Эссе Ирины Машинской “О читателе стихов”

Эссе Ирины Машинской “О читателе стихов”

О ЧИТАТЕЛЕ СТИХОВ
Произнесенное слово есть произнесенное слово.
Слово, произнесенное в контексте, есть слово в контексте.
Слово в стихотворении – уже не слово, а тень тени. Само же стихотворение можно сравнить с живой картиной: дышит, двигается, изменяется день ото дня, более или менее долго после смерти автора.
Плотность окружающего картину воздуха, сопротивление среды, язык окружающего пространства – бесконечно и неповторимо меняется, скользит взгляд – внимательный, непонимающий, чужой. Взгляд имеет силу. Энергия его вступает во взаимодействие с энергией стиха, видоизменяя его. Так где же кончается стихотворение?
Мы видим, что не на границе листа, не в замирании голоса автора – а далеко, далеко за пределами всех вообразимых превращений.

Искусство чтения стихов сродни ансамблевой музыке. И вправду, оно насквозь диалогично. Точнее, это искусство заполнения пауз – как сама поэзия есть искусство их создания. Брешь в трех-, от силы – четырехмерном пространстве, уводящая в многомерный мир. Потому что поэзия есть искусство, как минимум, пятимерное. Как же сложно тогда искусство чтения, отделенного от времени написания дистанцией исторического и культурного контекста современной читателю эпохи – и всех предыдущих, поместившихся между. (Мы-то хорошо знаем, что иногда и десять лет – эпоха.) Отделенного не только самим контекстом, но и всем застрявшим в его глубоких складках сором – аллюзиями, речениями, намеками, говорком, политическим страхом, традицией цензуры или ее отсутствия, и т.п. Как же сложно искусство чтения и как гениален должен быть читатель, чтобы, даже не догадываясь не только о значении, но даже о самом существовании той или иной пылинки или щепки, – почувствовать ее и неосознанно сморгнуть.

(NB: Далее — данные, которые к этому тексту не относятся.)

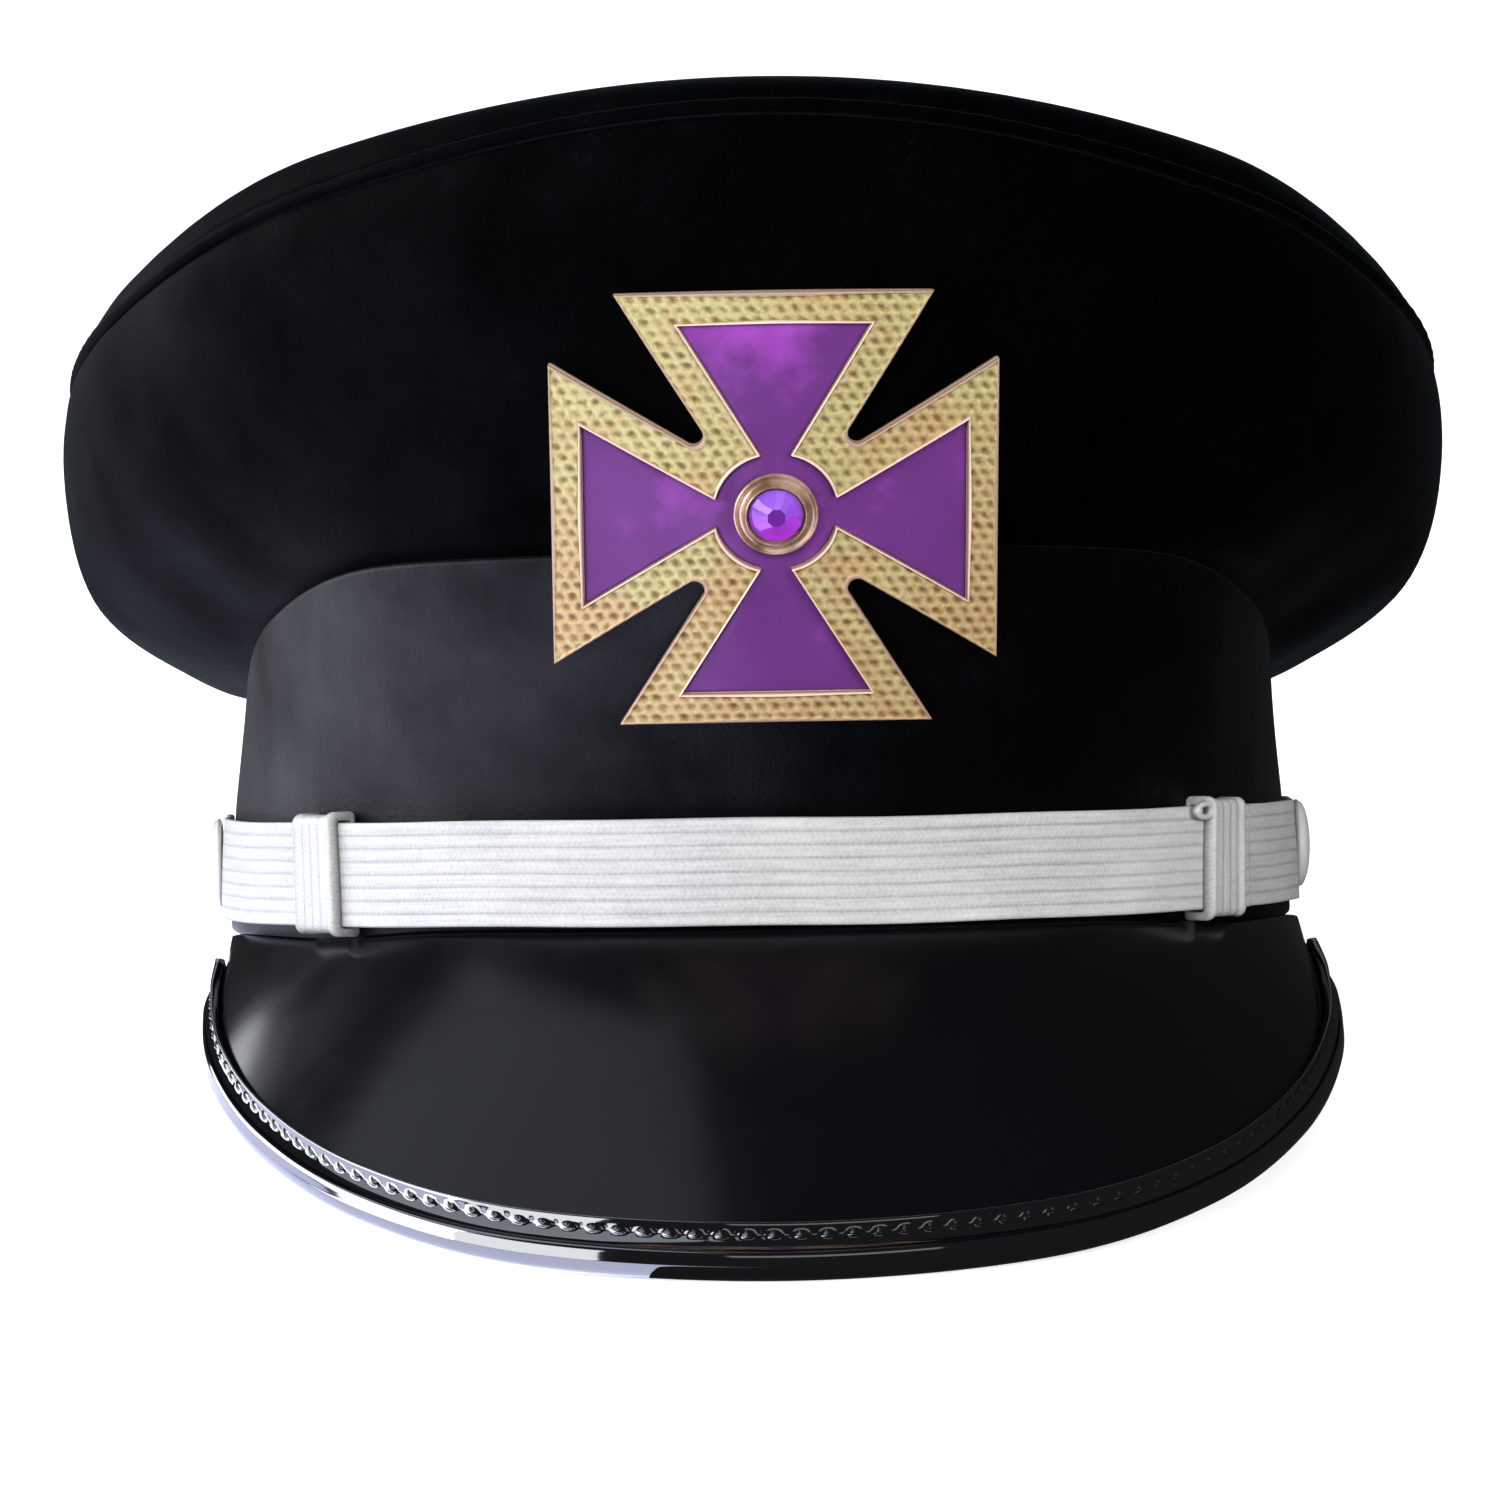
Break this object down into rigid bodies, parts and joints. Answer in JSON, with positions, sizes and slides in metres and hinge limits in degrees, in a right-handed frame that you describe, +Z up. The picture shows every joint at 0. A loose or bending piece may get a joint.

Или – это искусство еще более высокого порядка: искусство перевода?
Почувствовав укол – перевести его в свое, похожее.
Собственно, так читают (и слушают, – взволнованно скажет меломан) любую лирическую вещь: примеряя к себе, подменяя собой.

Итак, пауза. Как музыка, построенная на спонтанности, импровизации, меняющаяся от исполнения к исполнению, строится как диалог мелодий и пауз – так и читатель заполняет оставленные автором пробелы своим неповторимым голосом. Без этих пауз разговор – совместное музицирование – вообще невозможен, и мы говорим здесь не столько о паузах временных, сколько о пространственных и логических. Паузах, из которых соткана ткань хорошего стихотворения, паузах тем больших, чем воздушнее ткань, – до того опасного предела, где все превращается просто в дырявый материал. В гулком пространстве этих многомерных брешей вступает читательский голос, каждый раз иной даже у одного читателя, с каждым прочтением данного текста крепнущий, – а там и другой читатель с его, иным, миром и иными обстоятельствами, – вступает читательский хор – какое же великое, гимническое звучит и бесконечно создается вокруг одной драгоценной тряпочки, легкого кусочка стихотворной шагрени, упрятавшей в свои поры всю Вселенную!

Стихотворец, мы видим, вырастает из читателя, уже искусного инструменталиста. Это происходит независимо от возраста и часто вопреки ему, так как и в самом начале жизни читатель – уже есть читатель, и вот уже ранняя, еще грубоватая гениальность втягивает его в бесполезную, по сути, бессмысленную – ввиду отсутствия в ней единого, абсолютного смысла – аполлоническую игру, у которой есть одно лишь преимущество перед всеми другими человеческими играми: она обезоруживает играющего.